# START OF Material for this task

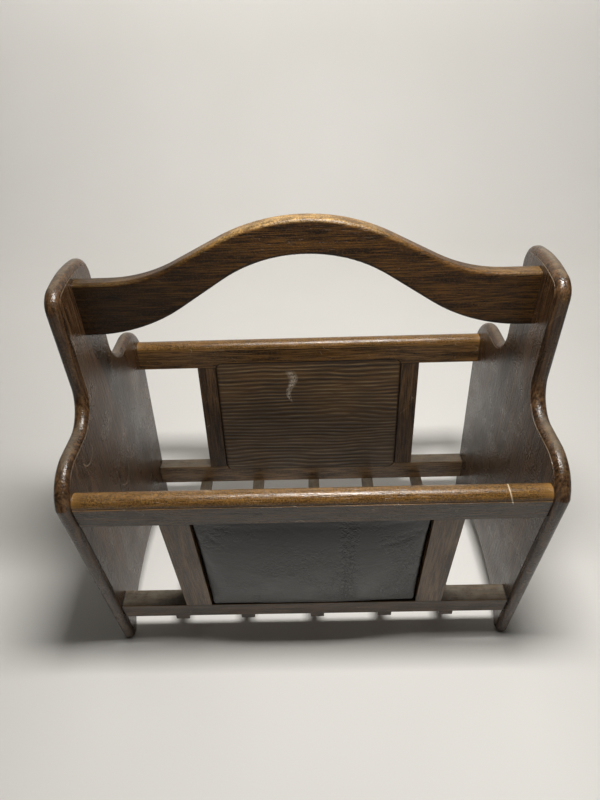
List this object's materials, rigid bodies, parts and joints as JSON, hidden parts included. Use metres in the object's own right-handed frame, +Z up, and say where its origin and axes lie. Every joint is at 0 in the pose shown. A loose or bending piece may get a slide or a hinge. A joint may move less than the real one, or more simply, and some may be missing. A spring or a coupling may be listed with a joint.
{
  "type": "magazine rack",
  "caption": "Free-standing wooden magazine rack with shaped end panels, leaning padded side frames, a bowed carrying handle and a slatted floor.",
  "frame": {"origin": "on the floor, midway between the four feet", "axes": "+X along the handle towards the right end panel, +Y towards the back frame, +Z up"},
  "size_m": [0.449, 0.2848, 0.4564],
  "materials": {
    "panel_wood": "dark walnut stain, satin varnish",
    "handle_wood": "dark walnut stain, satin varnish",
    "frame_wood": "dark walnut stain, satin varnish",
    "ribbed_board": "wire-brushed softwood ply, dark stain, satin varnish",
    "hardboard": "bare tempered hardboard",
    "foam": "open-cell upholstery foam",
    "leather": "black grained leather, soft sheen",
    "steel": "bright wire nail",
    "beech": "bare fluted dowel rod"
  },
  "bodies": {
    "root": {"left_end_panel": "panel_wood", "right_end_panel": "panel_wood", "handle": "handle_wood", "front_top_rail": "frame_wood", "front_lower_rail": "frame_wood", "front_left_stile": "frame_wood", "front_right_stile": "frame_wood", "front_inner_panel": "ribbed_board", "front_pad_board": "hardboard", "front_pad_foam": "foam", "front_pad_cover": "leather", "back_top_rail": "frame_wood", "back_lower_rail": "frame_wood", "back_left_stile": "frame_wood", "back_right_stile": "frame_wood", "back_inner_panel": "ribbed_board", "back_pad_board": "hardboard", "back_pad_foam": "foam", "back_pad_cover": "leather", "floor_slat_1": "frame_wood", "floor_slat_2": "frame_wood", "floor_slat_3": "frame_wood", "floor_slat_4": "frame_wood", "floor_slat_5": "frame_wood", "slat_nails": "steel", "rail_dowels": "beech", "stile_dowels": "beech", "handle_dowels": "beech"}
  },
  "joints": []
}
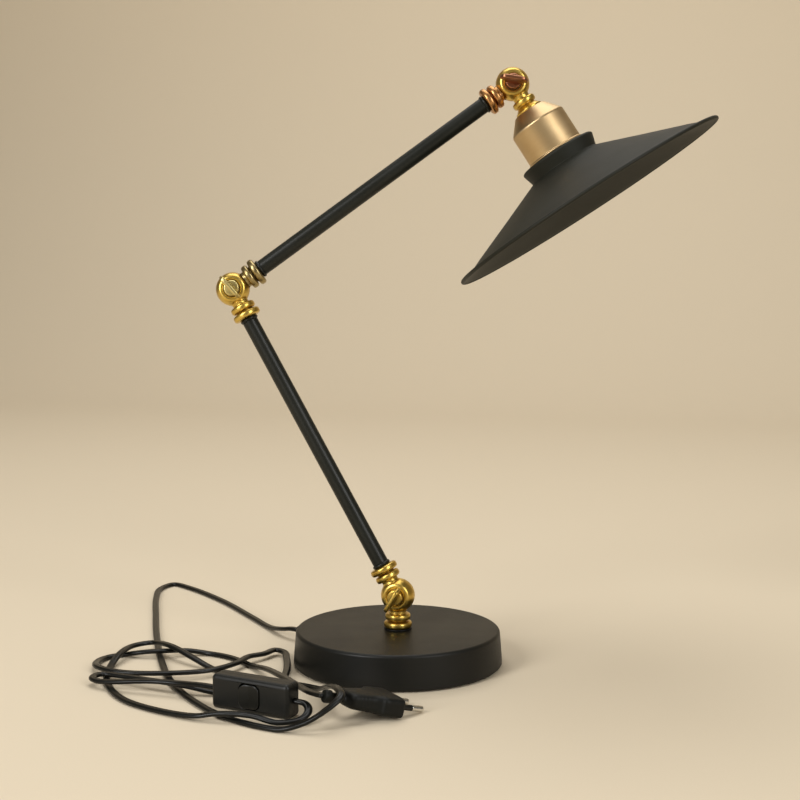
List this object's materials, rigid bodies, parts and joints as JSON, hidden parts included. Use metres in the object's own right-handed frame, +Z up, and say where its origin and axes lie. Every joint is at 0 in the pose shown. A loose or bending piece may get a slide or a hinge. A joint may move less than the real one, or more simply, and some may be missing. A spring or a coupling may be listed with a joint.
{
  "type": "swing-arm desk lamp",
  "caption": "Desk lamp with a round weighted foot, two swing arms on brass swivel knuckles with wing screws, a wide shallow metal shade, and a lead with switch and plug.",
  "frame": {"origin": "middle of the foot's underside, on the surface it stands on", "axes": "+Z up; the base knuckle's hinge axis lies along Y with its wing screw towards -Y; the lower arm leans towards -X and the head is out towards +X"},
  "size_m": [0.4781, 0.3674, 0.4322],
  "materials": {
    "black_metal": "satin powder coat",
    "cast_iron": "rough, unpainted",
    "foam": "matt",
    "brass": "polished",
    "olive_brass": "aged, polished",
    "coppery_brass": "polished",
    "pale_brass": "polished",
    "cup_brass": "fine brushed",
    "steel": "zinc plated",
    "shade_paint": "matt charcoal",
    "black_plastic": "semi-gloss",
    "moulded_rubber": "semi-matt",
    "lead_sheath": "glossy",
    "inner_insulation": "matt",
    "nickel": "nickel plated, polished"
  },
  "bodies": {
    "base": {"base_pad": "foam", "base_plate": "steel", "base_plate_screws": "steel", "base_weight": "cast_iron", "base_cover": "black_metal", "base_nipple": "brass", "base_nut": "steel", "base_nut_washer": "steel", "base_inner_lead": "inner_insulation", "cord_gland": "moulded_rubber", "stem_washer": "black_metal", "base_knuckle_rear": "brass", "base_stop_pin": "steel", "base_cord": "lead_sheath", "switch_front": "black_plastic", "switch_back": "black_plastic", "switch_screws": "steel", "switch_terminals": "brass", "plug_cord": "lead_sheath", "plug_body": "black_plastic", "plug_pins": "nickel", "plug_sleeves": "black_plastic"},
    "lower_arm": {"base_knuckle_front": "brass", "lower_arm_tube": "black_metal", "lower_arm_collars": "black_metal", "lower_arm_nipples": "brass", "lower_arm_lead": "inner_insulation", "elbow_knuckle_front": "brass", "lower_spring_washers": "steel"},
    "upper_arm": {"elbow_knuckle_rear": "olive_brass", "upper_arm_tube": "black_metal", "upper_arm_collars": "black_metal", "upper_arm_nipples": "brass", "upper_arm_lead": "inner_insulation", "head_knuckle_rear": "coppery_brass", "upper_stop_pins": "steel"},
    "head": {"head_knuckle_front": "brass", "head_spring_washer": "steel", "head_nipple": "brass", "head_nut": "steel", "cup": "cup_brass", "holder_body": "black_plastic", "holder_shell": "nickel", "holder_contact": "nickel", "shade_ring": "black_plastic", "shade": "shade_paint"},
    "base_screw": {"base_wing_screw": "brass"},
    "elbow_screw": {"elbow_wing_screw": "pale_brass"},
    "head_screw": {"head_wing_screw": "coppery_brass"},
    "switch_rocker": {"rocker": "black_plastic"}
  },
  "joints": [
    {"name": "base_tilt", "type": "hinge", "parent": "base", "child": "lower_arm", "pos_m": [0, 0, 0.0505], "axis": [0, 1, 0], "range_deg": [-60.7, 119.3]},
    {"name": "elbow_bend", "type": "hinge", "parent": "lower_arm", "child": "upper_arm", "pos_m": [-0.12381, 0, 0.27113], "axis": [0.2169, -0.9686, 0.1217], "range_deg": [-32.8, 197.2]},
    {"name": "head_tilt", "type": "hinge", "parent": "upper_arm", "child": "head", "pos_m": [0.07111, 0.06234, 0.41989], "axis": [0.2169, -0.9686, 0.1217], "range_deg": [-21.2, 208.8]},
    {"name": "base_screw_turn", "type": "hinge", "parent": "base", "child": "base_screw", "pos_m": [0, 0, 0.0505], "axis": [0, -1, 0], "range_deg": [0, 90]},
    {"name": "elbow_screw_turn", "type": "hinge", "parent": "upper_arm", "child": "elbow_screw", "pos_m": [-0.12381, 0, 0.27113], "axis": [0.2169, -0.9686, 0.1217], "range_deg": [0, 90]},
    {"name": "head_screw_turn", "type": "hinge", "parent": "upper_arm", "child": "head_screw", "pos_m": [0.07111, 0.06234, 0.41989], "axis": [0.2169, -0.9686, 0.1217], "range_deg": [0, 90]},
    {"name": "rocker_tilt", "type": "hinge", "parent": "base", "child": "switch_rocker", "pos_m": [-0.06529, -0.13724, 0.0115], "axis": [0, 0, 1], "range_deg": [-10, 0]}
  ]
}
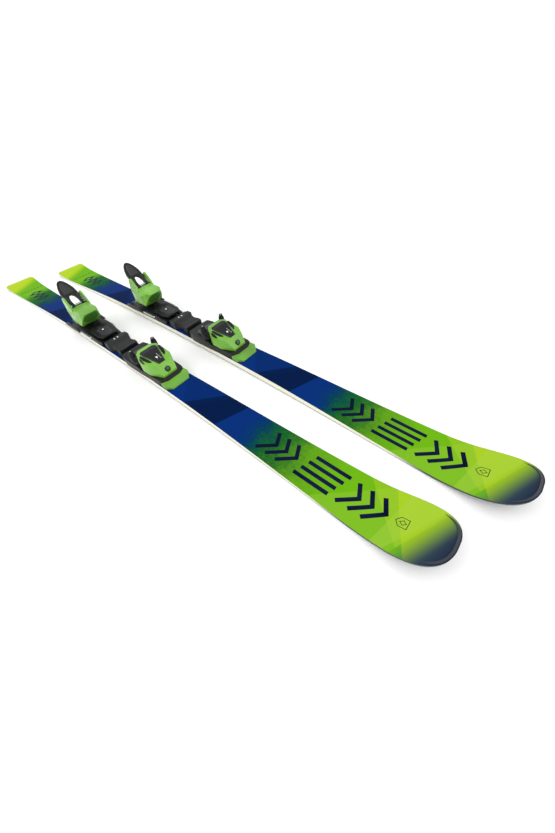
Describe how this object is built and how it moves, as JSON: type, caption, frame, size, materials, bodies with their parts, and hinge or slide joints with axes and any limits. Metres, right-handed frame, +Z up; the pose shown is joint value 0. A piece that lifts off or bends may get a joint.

# END OF Material for this task

§ The problem
Copy out all of the records shown above exactly.

§ Answer to this exercise
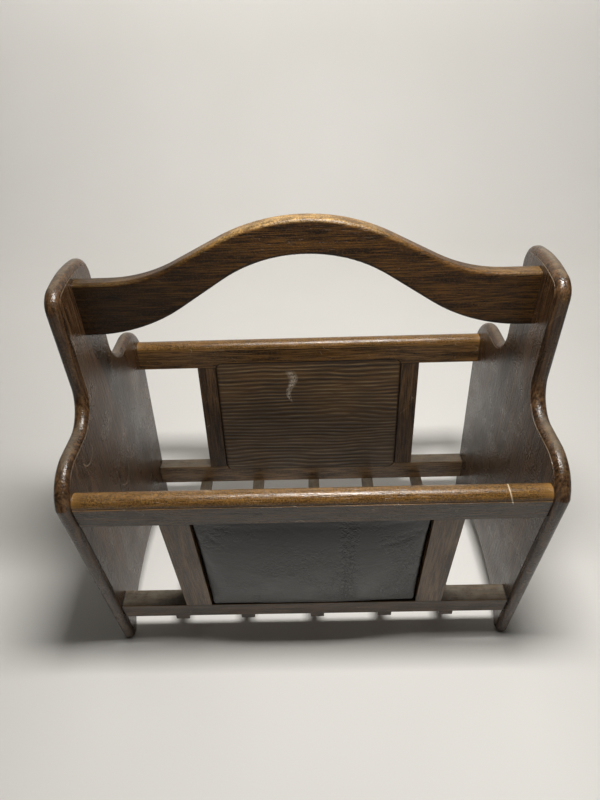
List this object's materials, rigid bodies, parts and joints as JSON, hidden parts included. Use metres in the object's own right-handed frame, +Z up, and say where its origin and axes lie. Every joint is at 0 in the pose shown. A loose or bending piece may get a slide or a hinge. A joint may move less than the real one, or more simply, and some may be missing. A spring or a coupling may be listed with a joint.
{
  "type": "magazine rack",
  "caption": "Free-standing wooden magazine rack with shaped end panels, leaning padded side frames, a bowed carrying handle and a slatted floor.",
  "frame": {"origin": "on the floor, midway between the four feet", "axes": "+X along the handle towards the right end panel, +Y towards the back frame, +Z up"},
  "size_m": [0.449, 0.2848, 0.4564],
  "materials": {
    "panel_wood": "dark walnut stain, satin varnish",
    "handle_wood": "dark walnut stain, satin varnish",
    "frame_wood": "dark walnut stain, satin varnish",
    "ribbed_board": "wire-brushed softwood ply, dark stain, satin varnish",
    "hardboard": "bare tempered hardboard",
    "foam": "open-cell upholstery foam",
    "leather": "black grained leather, soft sheen",
    "steel": "bright wire nail",
    "beech": "bare fluted dowel rod"
  },
  "bodies": {
    "root": {"left_end_panel": "panel_wood", "right_end_panel": "panel_wood", "handle": "handle_wood", "front_top_rail": "frame_wood", "front_lower_rail": "frame_wood", "front_left_stile": "frame_wood", "front_right_stile": "frame_wood", "front_inner_panel": "ribbed_board", "front_pad_board": "hardboard", "front_pad_foam": "foam", "front_pad_cover": "leather", "back_top_rail": "frame_wood", "back_lower_rail": "frame_wood", "back_left_stile": "frame_wood", "back_right_stile": "frame_wood", "back_inner_panel": "ribbed_board", "back_pad_board": "hardboard", "back_pad_foam": "foam", "back_pad_cover": "leather", "floor_slat_1": "frame_wood", "floor_slat_2": "frame_wood", "floor_slat_3": "frame_wood", "floor_slat_4": "frame_wood", "floor_slat_5": "frame_wood", "slat_nails": "steel", "rail_dowels": "beech", "stile_dowels": "beech", "handle_dowels": "beech"}
  },
  "joints": []
}
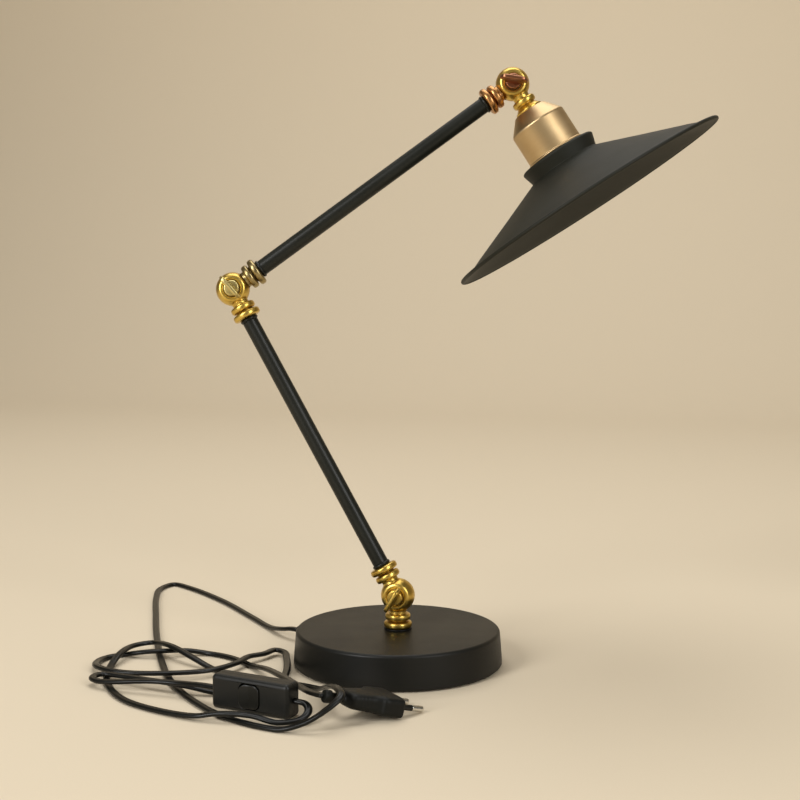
List this object's materials, rigid bodies, parts and joints as JSON, hidden parts included. Use metres in the object's own right-handed frame, +Z up, and say where its origin and axes lie. Every joint is at 0 in the pose shown. A loose or bending piece may get a slide or a hinge. A joint may move less than the real one, or more simply, and some may be missing. A spring or a coupling may be listed with a joint.
{
  "type": "swing-arm desk lamp",
  "caption": "Desk lamp with a round weighted foot, two swing arms on brass swivel knuckles with wing screws, a wide shallow metal shade, and a lead with switch and plug.",
  "frame": {"origin": "middle of the foot's underside, on the surface it stands on", "axes": "+Z up; the base knuckle's hinge axis lies along Y with its wing screw towards -Y; the lower arm leans towards -X and the head is out towards +X"},
  "size_m": [0.4781, 0.3674, 0.4322],
  "materials": {
    "black_metal": "satin powder coat",
    "cast_iron": "rough, unpainted",
    "foam": "matt",
    "brass": "polished",
    "olive_brass": "aged, polished",
    "coppery_brass": "polished",
    "pale_brass": "polished",
    "cup_brass": "fine brushed",
    "steel": "zinc plated",
    "shade_paint": "matt charcoal",
    "black_plastic": "semi-gloss",
    "moulded_rubber": "semi-matt",
    "lead_sheath": "glossy",
    "inner_insulation": "matt",
    "nickel": "nickel plated, polished"
  },
  "bodies": {
    "base": {"base_pad": "foam", "base_plate": "steel", "base_plate_screws": "steel", "base_weight": "cast_iron", "base_cover": "black_metal", "base_nipple": "brass", "base_nut": "steel", "base_nut_washer": "steel", "base_inner_lead": "inner_insulation", "cord_gland": "moulded_rubber", "stem_washer": "black_metal", "base_knuckle_rear": "brass", "base_stop_pin": "steel", "base_cord": "lead_sheath", "switch_front": "black_plastic", "switch_back": "black_plastic", "switch_screws": "steel", "switch_terminals": "brass", "plug_cord": "lead_sheath", "plug_body": "black_plastic", "plug_pins": "nickel", "plug_sleeves": "black_plastic"},
    "lower_arm": {"base_knuckle_front": "brass", "lower_arm_tube": "black_metal", "lower_arm_collars": "black_metal", "lower_arm_nipples": "brass", "lower_arm_lead": "inner_insulation", "elbow_knuckle_front": "brass", "lower_spring_washers": "steel"},
    "upper_arm": {"elbow_knuckle_rear": "olive_brass", "upper_arm_tube": "black_metal", "upper_arm_collars": "black_metal", "upper_arm_nipples": "brass", "upper_arm_lead": "inner_insulation", "head_knuckle_rear": "coppery_brass", "upper_stop_pins": "steel"},
    "head": {"head_knuckle_front": "brass", "head_spring_washer": "steel", "head_nipple": "brass", "head_nut": "steel", "cup": "cup_brass", "holder_body": "black_plastic", "holder_shell": "nickel", "holder_contact": "nickel", "shade_ring": "black_plastic", "shade": "shade_paint"},
    "base_screw": {"base_wing_screw": "brass"},
    "elbow_screw": {"elbow_wing_screw": "pale_brass"},
    "head_screw": {"head_wing_screw": "coppery_brass"},
    "switch_rocker": {"rocker": "black_plastic"}
  },
  "joints": [
    {"name": "base_tilt", "type": "hinge", "parent": "base", "child": "lower_arm", "pos_m": [0, 0, 0.0505], "axis": [0, 1, 0], "range_deg": [-60.7, 119.3]},
    {"name": "elbow_bend", "type": "hinge", "parent": "lower_arm", "child": "upper_arm", "pos_m": [-0.12381, 0, 0.27113], "axis": [0.2169, -0.9686, 0.1217], "range_deg": [-32.8, 197.2]},
    {"name": "head_tilt", "type": "hinge", "parent": "upper_arm", "child": "head", "pos_m": [0.07111, 0.06234, 0.41989], "axis": [0.2169, -0.9686, 0.1217], "range_deg": [-21.2, 208.8]},
    {"name": "base_screw_turn", "type": "hinge", "parent": "base", "child": "base_screw", "pos_m": [0, 0, 0.0505], "axis": [0, -1, 0], "range_deg": [0, 90]},
    {"name": "elbow_screw_turn", "type": "hinge", "parent": "upper_arm", "child": "elbow_screw", "pos_m": [-0.12381, 0, 0.27113], "axis": [0.2169, -0.9686, 0.1217], "range_deg": [0, 90]},
    {"name": "head_screw_turn", "type": "hinge", "parent": "upper_arm", "child": "head_screw", "pos_m": [0.07111, 0.06234, 0.41989], "axis": [0.2169, -0.9686, 0.1217], "range_deg": [0, 90]},
    {"name": "rocker_tilt", "type": "hinge", "parent": "base", "child": "switch_rocker", "pos_m": [-0.06529, -0.13724, 0.0115], "axis": [0, 0, 1], "range_deg": [-10, 0]}
  ]
}
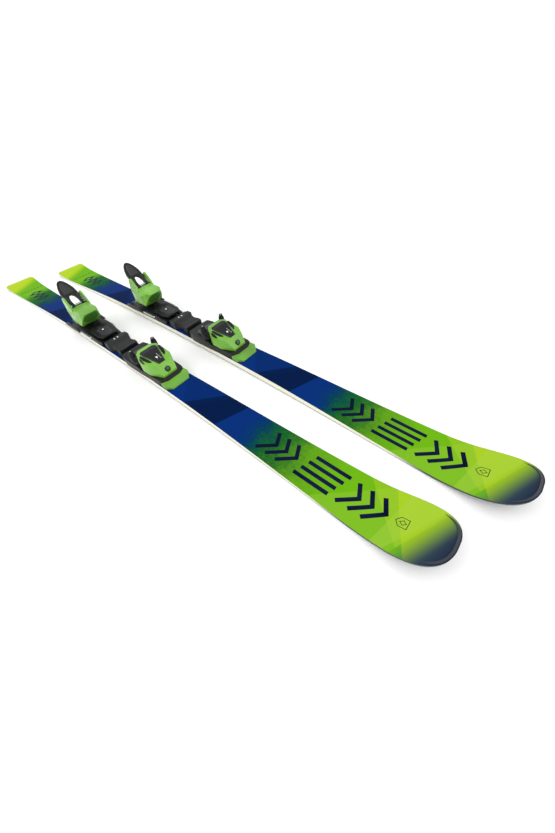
Describe how this object is built and how it moves, as JSON: type, caption, frame, size, materials, bodies with their parts, and hinge or slide joints with axes and any limits. Metres, right-handed frame, +Z up; the pose shown is joint value 0. A piece that lifts off or bends may get a joint.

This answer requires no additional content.